THE REQUEST:
Copy the data word for word, keeping every line.

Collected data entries
>> Start

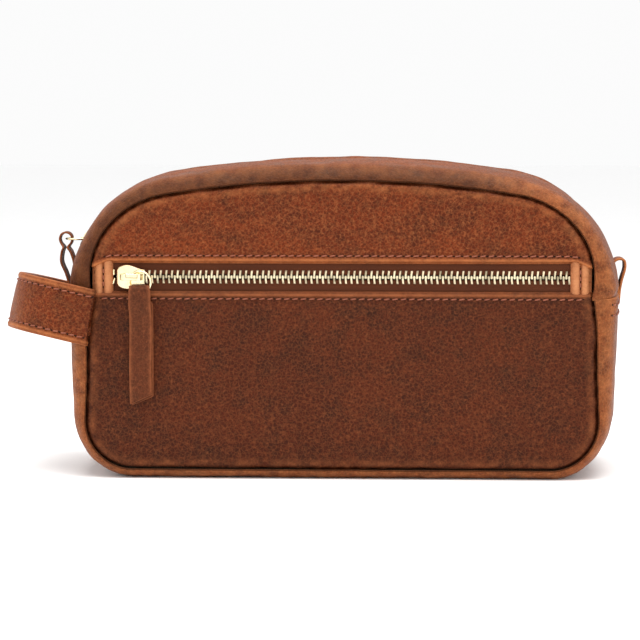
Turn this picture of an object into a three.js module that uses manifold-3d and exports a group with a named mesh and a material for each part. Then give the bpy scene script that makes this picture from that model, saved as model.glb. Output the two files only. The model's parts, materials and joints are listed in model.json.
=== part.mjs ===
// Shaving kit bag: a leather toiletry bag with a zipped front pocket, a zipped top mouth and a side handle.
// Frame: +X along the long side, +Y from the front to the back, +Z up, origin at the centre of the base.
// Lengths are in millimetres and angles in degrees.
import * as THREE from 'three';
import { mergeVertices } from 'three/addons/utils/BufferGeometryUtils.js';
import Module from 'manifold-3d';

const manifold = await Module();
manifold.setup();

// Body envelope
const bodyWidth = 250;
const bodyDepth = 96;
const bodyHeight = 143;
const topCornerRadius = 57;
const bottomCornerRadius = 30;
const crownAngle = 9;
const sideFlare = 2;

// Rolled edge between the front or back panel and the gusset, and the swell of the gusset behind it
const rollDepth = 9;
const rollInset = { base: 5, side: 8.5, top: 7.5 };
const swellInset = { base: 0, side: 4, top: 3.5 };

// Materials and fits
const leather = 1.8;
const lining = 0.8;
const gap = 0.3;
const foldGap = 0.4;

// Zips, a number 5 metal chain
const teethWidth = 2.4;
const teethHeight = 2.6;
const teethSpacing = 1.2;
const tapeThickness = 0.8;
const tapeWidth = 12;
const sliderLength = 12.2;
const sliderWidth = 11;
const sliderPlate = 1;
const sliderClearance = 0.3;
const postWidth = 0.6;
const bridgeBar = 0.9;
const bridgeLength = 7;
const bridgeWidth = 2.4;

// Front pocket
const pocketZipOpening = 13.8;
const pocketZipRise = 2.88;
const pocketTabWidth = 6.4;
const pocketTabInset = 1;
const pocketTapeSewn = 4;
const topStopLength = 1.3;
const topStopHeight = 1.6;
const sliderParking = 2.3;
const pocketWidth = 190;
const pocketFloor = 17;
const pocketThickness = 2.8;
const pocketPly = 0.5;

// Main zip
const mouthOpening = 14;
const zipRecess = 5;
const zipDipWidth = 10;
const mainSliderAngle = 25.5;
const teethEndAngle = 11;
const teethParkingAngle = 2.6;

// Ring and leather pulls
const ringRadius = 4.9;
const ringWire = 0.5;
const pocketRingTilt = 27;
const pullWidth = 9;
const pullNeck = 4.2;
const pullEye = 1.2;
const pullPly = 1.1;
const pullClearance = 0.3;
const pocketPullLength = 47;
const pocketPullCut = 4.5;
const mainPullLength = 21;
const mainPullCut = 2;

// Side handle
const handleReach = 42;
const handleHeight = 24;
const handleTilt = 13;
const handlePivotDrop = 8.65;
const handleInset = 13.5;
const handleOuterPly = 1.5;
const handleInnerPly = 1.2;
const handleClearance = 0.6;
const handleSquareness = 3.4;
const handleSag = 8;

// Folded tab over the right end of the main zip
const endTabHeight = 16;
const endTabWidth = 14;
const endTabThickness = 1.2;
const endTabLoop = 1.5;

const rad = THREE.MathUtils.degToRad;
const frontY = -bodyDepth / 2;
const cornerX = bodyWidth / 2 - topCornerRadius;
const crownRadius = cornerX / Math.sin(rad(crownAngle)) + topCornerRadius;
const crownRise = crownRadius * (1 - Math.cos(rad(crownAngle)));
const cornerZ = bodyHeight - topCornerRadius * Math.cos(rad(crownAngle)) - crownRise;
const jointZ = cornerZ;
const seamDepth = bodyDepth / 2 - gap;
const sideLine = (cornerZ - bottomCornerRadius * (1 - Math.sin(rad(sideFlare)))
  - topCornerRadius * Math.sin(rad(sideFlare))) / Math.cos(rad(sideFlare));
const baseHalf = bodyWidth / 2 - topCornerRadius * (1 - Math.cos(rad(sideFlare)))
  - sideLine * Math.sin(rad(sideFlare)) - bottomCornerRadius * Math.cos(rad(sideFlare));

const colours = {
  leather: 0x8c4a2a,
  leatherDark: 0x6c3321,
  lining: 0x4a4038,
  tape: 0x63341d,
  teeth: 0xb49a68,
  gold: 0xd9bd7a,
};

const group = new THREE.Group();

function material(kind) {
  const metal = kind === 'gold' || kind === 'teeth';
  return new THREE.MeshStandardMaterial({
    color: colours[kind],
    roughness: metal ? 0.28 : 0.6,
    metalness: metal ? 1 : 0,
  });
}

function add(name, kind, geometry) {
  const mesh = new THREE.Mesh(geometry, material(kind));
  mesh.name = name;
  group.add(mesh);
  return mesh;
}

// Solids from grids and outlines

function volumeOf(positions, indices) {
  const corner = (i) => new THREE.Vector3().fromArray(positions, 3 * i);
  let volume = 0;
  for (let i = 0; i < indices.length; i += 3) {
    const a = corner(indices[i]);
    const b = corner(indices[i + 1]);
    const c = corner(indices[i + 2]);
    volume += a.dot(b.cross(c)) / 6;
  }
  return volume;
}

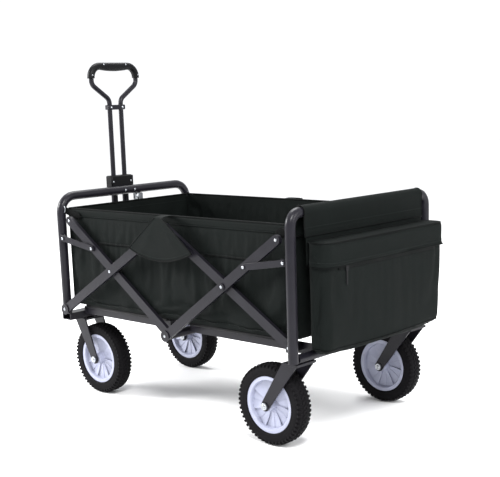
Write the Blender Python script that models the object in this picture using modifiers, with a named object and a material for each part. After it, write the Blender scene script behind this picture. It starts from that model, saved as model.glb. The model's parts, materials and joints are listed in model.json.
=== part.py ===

>> End

CORRECT RESPONSE:
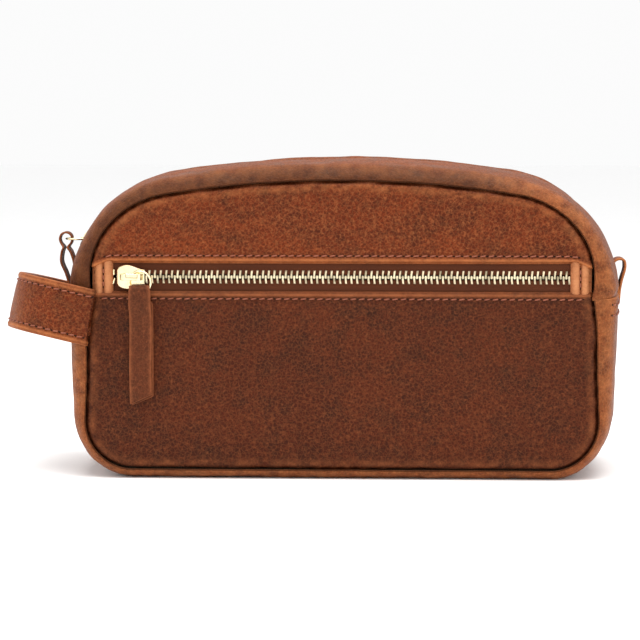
Turn this picture of an object into a three.js module that uses manifold-3d and exports a group with a named mesh and a material for each part. Then give the bpy scene script that makes this picture from that model, saved as model.glb. Output the two files only. The model's parts, materials and joints are listed in model.json.
=== part.mjs ===
// Shaving kit bag: a leather toiletry bag with a zipped front pocket, a zipped top mouth and a side handle.
// Frame: +X along the long side, +Y from the front to the back, +Z up, origin at the centre of the base.
// Lengths are in millimetres and angles in degrees.
import * as THREE from 'three';
import { mergeVertices } from 'three/addons/utils/BufferGeometryUtils.js';
import Module from 'manifold-3d';

const manifold = await Module();
manifold.setup();

// Body envelope
const bodyWidth = 250;
const bodyDepth = 96;
const bodyHeight = 143;
const topCornerRadius = 57;
const bottomCornerRadius = 30;
const crownAngle = 9;
const sideFlare = 2;

// Rolled edge between the front or back panel and the gusset, and the swell of the gusset behind it
const rollDepth = 9;
const rollInset = { base: 5, side: 8.5, top: 7.5 };
const swellInset = { base: 0, side: 4, top: 3.5 };

// Materials and fits
const leather = 1.8;
const lining = 0.8;
const gap = 0.3;
const foldGap = 0.4;

// Zips, a number 5 metal chain
const teethWidth = 2.4;
const teethHeight = 2.6;
const teethSpacing = 1.2;
const tapeThickness = 0.8;
const tapeWidth = 12;
const sliderLength = 12.2;
const sliderWidth = 11;
const sliderPlate = 1;
const sliderClearance = 0.3;
const postWidth = 0.6;
const bridgeBar = 0.9;
const bridgeLength = 7;
const bridgeWidth = 2.4;

// Front pocket
const pocketZipOpening = 13.8;
const pocketZipRise = 2.88;
const pocketTabWidth = 6.4;
const pocketTabInset = 1;
const pocketTapeSewn = 4;
const topStopLength = 1.3;
const topStopHeight = 1.6;
const sliderParking = 2.3;
const pocketWidth = 190;
const pocketFloor = 17;
const pocketThickness = 2.8;
const pocketPly = 0.5;

// Main zip
const mouthOpening = 14;
const zipRecess = 5;
const zipDipWidth = 10;
const mainSliderAngle = 25.5;
const teethEndAngle = 11;
const teethParkingAngle = 2.6;

// Ring and leather pulls
const ringRadius = 4.9;
const ringWire = 0.5;
const pocketRingTilt = 27;
const pullWidth = 9;
const pullNeck = 4.2;
const pullEye = 1.2;
const pullPly = 1.1;
const pullClearance = 0.3;
const pocketPullLength = 47;
const pocketPullCut = 4.5;
const mainPullLength = 21;
const mainPullCut = 2;

// Side handle
const handleReach = 42;
const handleHeight = 24;
const handleTilt = 13;
const handlePivotDrop = 8.65;
const handleInset = 13.5;
const handleOuterPly = 1.5;
const handleInnerPly = 1.2;
const handleClearance = 0.6;
const handleSquareness = 3.4;
const handleSag = 8;

// Folded tab over the right end of the main zip
const endTabHeight = 16;
const endTabWidth = 14;
const endTabThickness = 1.2;
const endTabLoop = 1.5;

const rad = THREE.MathUtils.degToRad;
const frontY = -bodyDepth / 2;
const cornerX = bodyWidth / 2 - topCornerRadius;
const crownRadius = cornerX / Math.sin(rad(crownAngle)) + topCornerRadius;
const crownRise = crownRadius * (1 - Math.cos(rad(crownAngle)));
const cornerZ = bodyHeight - topCornerRadius * Math.cos(rad(crownAngle)) - crownRise;
const jointZ = cornerZ;
const seamDepth = bodyDepth / 2 - gap;
const sideLine = (cornerZ - bottomCornerRadius * (1 - Math.sin(rad(sideFlare)))
  - topCornerRadius * Math.sin(rad(sideFlare))) / Math.cos(rad(sideFlare));
const baseHalf = bodyWidth / 2 - topCornerRadius * (1 - Math.cos(rad(sideFlare)))
  - sideLine * Math.sin(rad(sideFlare)) - bottomCornerRadius * Math.cos(rad(sideFlare));

const colours = {
  leather: 0x8c4a2a,
  leatherDark: 0x6c3321,
  lining: 0x4a4038,
  tape: 0x63341d,
  teeth: 0xb49a68,
  gold: 0xd9bd7a,
};

const group = new THREE.Group();

function material(kind) {
  const metal = kind === 'gold' || kind === 'teeth';
  return new THREE.MeshStandardMaterial({
    color: colours[kind],
    roughness: metal ? 0.28 : 0.6,
    metalness: metal ? 1 : 0,
  });
}

function add(name, kind, geometry) {
  const mesh = new THREE.Mesh(geometry, material(kind));
  mesh.name = name;
  group.add(mesh);
  return mesh;
}

// Solids from grids and outlines

function volumeOf(positions, indices) {
  const corner = (i) => new THREE.Vector3().fromArray(positions, 3 * i);
  let volume = 0;
  for (let i = 0; i < indices.length; i += 3) {
    const a = corner(indices[i]);
    const b = corner(indices[i + 1]);
    const c = corner(indices[i + 2]);
    volume += a.dot(b.cross(c)) / 6;
  }
  return volume;
}

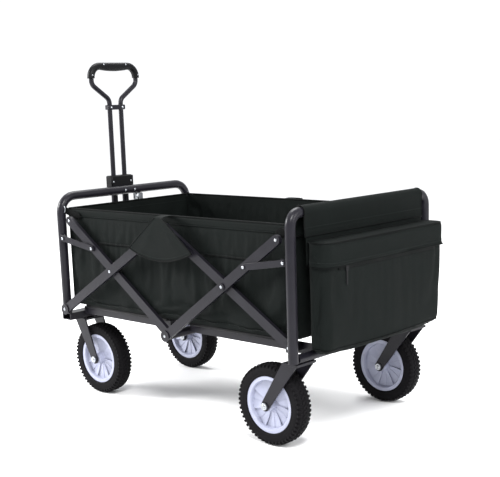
Write the Blender Python script that models the object in this picture using modifiers, with a named object and a material for each part. After it, write the Blender scene script behind this picture. It starts from that model, saved as model.glb. The model's parts, materials and joints are listed in model.json.
=== part.py ===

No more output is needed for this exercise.